-- Begin Entries --

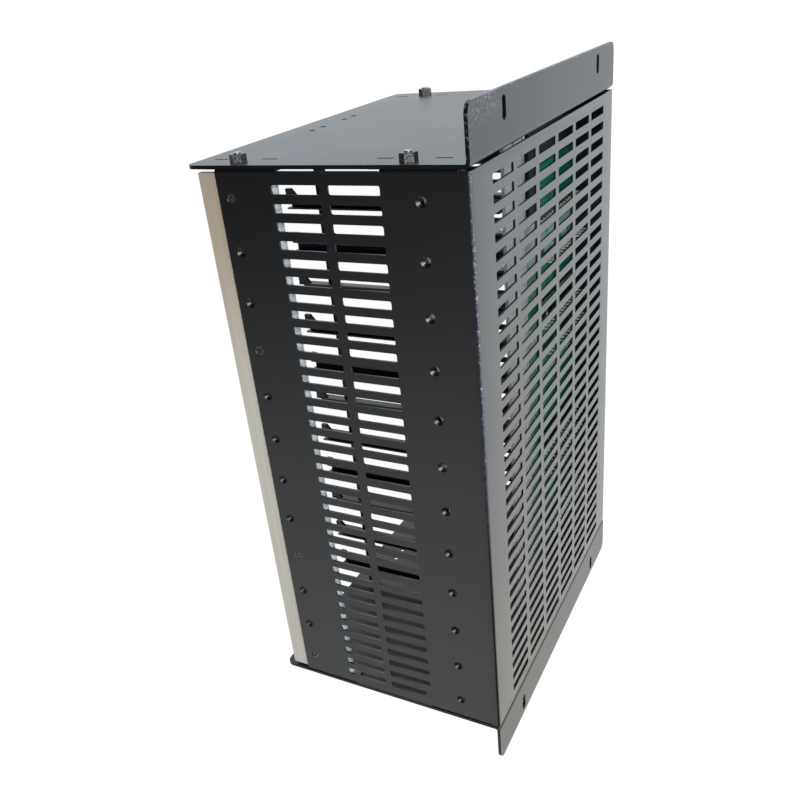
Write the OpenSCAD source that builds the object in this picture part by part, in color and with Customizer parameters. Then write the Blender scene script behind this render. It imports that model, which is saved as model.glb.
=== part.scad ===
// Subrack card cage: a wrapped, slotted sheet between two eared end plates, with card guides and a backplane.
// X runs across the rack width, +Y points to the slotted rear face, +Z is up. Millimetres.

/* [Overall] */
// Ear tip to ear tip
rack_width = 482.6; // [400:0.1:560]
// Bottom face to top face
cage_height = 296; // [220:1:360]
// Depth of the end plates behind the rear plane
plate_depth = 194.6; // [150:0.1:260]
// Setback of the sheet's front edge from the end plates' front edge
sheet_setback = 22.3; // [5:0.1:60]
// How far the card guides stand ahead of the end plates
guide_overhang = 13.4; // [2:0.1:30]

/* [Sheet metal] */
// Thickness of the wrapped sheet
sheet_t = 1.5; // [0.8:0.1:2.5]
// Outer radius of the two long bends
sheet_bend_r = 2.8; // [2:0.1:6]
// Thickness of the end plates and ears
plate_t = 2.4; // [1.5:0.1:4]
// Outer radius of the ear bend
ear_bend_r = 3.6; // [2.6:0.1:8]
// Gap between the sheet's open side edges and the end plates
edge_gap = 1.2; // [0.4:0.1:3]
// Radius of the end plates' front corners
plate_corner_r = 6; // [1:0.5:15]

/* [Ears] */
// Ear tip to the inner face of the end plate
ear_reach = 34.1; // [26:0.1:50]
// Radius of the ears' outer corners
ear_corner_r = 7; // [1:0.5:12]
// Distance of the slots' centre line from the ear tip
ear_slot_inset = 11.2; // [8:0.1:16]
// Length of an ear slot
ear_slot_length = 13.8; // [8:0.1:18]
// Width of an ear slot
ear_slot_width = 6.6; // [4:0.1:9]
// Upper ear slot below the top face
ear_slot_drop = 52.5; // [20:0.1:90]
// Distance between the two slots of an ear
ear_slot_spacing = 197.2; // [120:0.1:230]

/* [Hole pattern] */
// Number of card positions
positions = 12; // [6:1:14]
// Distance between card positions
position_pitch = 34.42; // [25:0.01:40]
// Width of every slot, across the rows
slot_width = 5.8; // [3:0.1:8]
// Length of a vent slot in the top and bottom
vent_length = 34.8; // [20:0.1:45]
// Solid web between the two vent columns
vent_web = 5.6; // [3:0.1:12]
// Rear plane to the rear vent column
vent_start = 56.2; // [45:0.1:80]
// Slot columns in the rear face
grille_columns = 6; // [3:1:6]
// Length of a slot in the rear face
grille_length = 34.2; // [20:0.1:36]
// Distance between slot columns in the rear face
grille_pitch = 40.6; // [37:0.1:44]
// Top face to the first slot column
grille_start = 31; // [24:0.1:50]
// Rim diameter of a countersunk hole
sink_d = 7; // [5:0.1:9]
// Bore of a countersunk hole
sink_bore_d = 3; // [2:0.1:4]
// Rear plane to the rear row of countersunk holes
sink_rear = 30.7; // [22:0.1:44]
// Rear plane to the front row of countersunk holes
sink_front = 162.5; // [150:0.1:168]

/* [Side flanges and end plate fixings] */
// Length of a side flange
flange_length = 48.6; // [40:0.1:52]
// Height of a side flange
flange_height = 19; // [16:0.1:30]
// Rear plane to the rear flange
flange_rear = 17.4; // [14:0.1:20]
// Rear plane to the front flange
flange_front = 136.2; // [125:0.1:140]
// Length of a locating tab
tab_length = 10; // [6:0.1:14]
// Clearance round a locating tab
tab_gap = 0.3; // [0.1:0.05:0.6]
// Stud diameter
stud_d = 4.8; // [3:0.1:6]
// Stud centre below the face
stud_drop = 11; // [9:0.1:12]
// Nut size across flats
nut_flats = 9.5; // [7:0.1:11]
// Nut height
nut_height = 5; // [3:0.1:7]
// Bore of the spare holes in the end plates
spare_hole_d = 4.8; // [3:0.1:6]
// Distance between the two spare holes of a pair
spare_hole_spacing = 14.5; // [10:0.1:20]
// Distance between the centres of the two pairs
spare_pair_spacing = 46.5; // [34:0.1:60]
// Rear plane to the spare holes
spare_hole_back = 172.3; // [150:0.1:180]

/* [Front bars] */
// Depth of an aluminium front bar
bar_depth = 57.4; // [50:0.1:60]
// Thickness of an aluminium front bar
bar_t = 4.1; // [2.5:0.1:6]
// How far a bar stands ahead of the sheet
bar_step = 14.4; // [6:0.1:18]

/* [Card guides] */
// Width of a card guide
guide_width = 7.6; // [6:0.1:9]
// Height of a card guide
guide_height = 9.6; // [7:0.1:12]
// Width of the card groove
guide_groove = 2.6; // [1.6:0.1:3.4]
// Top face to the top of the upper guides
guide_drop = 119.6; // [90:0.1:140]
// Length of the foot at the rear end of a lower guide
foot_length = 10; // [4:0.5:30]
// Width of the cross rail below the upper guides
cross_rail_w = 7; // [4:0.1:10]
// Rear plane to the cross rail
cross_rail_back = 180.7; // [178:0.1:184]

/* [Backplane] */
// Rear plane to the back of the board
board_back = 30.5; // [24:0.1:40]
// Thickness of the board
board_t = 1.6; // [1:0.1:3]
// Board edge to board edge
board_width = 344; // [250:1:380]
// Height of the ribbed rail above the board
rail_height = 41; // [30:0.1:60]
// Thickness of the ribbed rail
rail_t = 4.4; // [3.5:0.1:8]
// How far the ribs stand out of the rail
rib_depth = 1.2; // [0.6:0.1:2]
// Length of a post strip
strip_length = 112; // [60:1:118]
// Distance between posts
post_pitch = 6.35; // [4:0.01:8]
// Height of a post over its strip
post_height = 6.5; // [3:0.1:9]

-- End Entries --
-- Begin Entries --

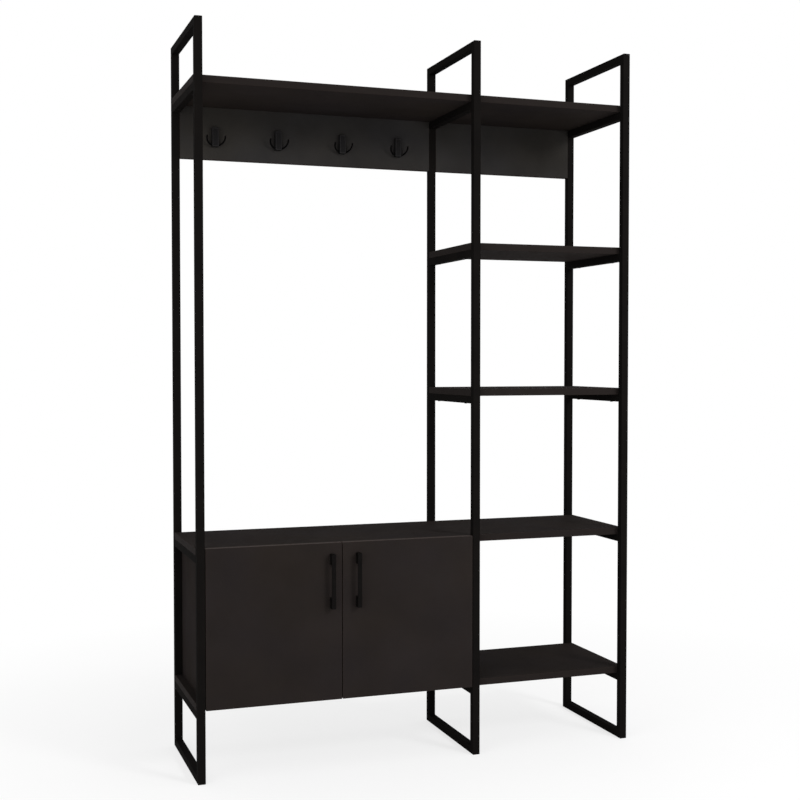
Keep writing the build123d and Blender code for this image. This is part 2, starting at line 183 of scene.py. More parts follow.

-- End Entries --

## Task instructions:
From the records above, print exactly the lines that run from the line with "Write the OpenSCAD" to the line with "ear_slot_spacing = 197.2; // [120:0.1:230]", inclusive.

## Completed exercise:
Write the OpenSCAD source that builds the object in this picture part by part, in color and with Customizer parameters. Then write the Blender scene script behind this render. It imports that model, which is saved as model.glb.
=== part.scad ===
// Subrack card cage: a wrapped, slotted sheet between two eared end plates, with card guides and a backplane.
// X runs across the rack width, +Y points to the slotted rear face, +Z is up. Millimetres.

/* [Overall] */
// Ear tip to ear tip
rack_width = 482.6; // [400:0.1:560]
// Bottom face to top face
cage_height = 296; // [220:1:360]
// Depth of the end plates behind the rear plane
plate_depth = 194.6; // [150:0.1:260]
// Setback of the sheet's front edge from the end plates' front edge
sheet_setback = 22.3; // [5:0.1:60]
// How far the card guides stand ahead of the end plates
guide_overhang = 13.4; // [2:0.1:30]

/* [Sheet metal] */
// Thickness of the wrapped sheet
sheet_t = 1.5; // [0.8:0.1:2.5]
// Outer radius of the two long bends
sheet_bend_r = 2.8; // [2:0.1:6]
// Thickness of the end plates and ears
plate_t = 2.4; // [1.5:0.1:4]
// Outer radius of the ear bend
ear_bend_r = 3.6; // [2.6:0.1:8]
// Gap between the sheet's open side edges and the end plates
edge_gap = 1.2; // [0.4:0.1:3]
// Radius of the end plates' front corners
plate_corner_r = 6; // [1:0.5:15]

/* [Ears] */
// Ear tip to the inner face of the end plate
ear_reach = 34.1; // [26:0.1:50]
// Radius of the ears' outer corners
ear_corner_r = 7; // [1:0.5:12]
// Distance of the slots' centre line from the ear tip
ear_slot_inset = 11.2; // [8:0.1:16]
// Length of an ear slot
ear_slot_length = 13.8; // [8:0.1:18]
// Width of an ear slot
ear_slot_width = 6.6; // [4:0.1:9]
// Upper ear slot below the top face
ear_slot_drop = 52.5; // [20:0.1:90]
// Distance between the two slots of an ear
ear_slot_spacing = 197.2; // [120:0.1:230]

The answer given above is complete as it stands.